For small to mid-sized Green Industry companies, knowing your numbers is critical. But not all metrics are created equal. To truly run a healthy, profitable business, owners and managers need to understand not just what to measure, but how and why to measure it. That starts with a clear understanding of four key types of key performance indicators (KPIs): leading indicators, lagging indicators, financial KPIs, and non-financial KPIs.
Leading vs. Lagging Indicators
Leading indicators are predictive. They give you a heads-up on where your business is headed before the final results show up. Think of them as early warning signals that help you stay proactive.
Examples for green industry businesses:
- -Number of new estimates or proposals sent this week
- -Website or ad inquiries received
- -Scheduled maintenance jobs on the calendar
- -Employee hours scheduled vs. available
These metrics can help you forecast future revenue, identify potential staffing shortages, or spot dips in demand early enough to course-correct.
Lagging indicators, on the other hand, reflect past performance. They tell you what already happened and are useful for evaluating results and setting benchmarks.
Examples:
- -Monthly revenue or profit
- -Jobs completed last quarter
- -Customer retention rate
- -Equipment downtime logged
While lagging indicators are essential for evaluating success, they don’t help you adjust in real-time. That’s why they work best when paired with leading indicators.
Financial vs. Non-Financial KPIs
Financial KPIs measure the monetary outcomes of your business activities. These are often the numbers that show up in your financial statements.
Key financial KPIs to track:
- -Gross profit margin per job
- -Net income
- -Revenue per crew or per truck
- -Accounts receivable turnover (how quickly you’re getting paid)
These metrics help you understand profitability, cash flow, and overall financial health.
Non-financial KPIs, meanwhile, don’t show up directly in your financials—but they often drive your financial results. These are typically operational, customer-focused, or employee-related metrics.
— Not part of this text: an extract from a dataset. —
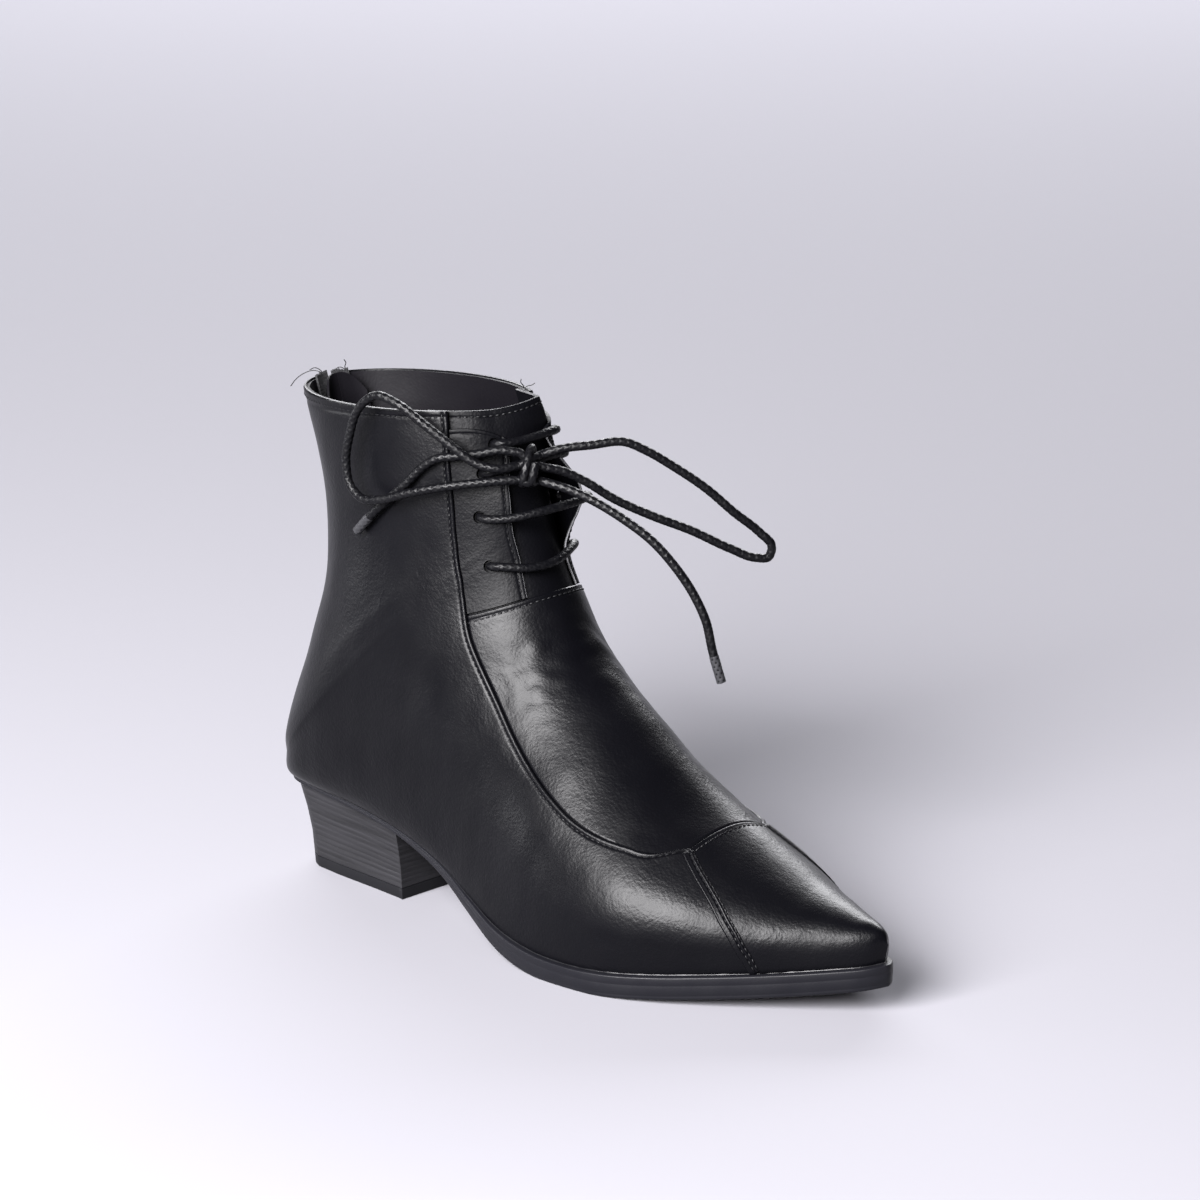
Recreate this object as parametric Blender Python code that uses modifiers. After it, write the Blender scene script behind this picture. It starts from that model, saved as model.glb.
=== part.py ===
"""Lace up ankle boot for the right foot.

A pointed leather boot on a low block heel, with an apron seam that runs from the collar round the
instep, two facings laced over a tongue, a back zip and a tied lace. +X points to the toe, +Y to the
inner side of the foot and +Z up. The boot stands on the ground plane, with the middle of its
footprint at the origin.
"""
import math

import bmesh
import bpy
import numpy as np
from mathutils import Matrix, Vector

MM = 0.001
WELD = 1e-7

# Sizes of the last
LENGTH = 264.0 * MM
BALL_WIDTH = 84.0 * MM
TOE_SPRING = 10.3 * MM
HEEL_LIFT = 27.6 * MM
SHAFT_RISE = 150.9 * MM

# Sizes of the upper
WALL = 2.4 * MM
APRON_STEP = 0.6 * MM
FACING_STEP = 1.0 * MM
TOE_RIB = 0.9 * MM
TOE_RIB_WIDTH = 3.4 * MM
STEP_RUN = 0.3 * MM
FACING_FLARE_OUT = 2.5 * MM
FACING_FLARE_IN = 7.0 * MM
LACE_HOLE = 4.4 * MM
HOLE_SIDES = 12
HOLE_CUT = 3 * WALL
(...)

Important non-financial KPIs:
- -Job completion rate on schedule
- -Customer satisfaction or referral rates
- -Employee turnover
- -Safety incidents or equipment issues
Monitoring non-financial KPIs helps you catch problems that might otherwise lead to poor financial performance down the line.
Green industry businesses face unique operational challenges: seasonality, labor management, weather dependencies, and tight margins. That makes it especially important to:
- -Use leading indicators to plan labor and equipment needs ahead of peak seasons.
- -Track lagging indicators to benchmark profitability and efficiency from past seasons.
- -Monitor financial KPIs to ensure jobs are priced right and cash flow stays healthy.
- -Leverage non-financial KPIs to improve customer service and team performance before issues affect your bottom line.
Understanding and using these four types of KPIs helps green industry business owners move from reactive to proactive. Instead of only looking back at what happened, you can start managing what will happen—which is the key to sustainable growth and profitability.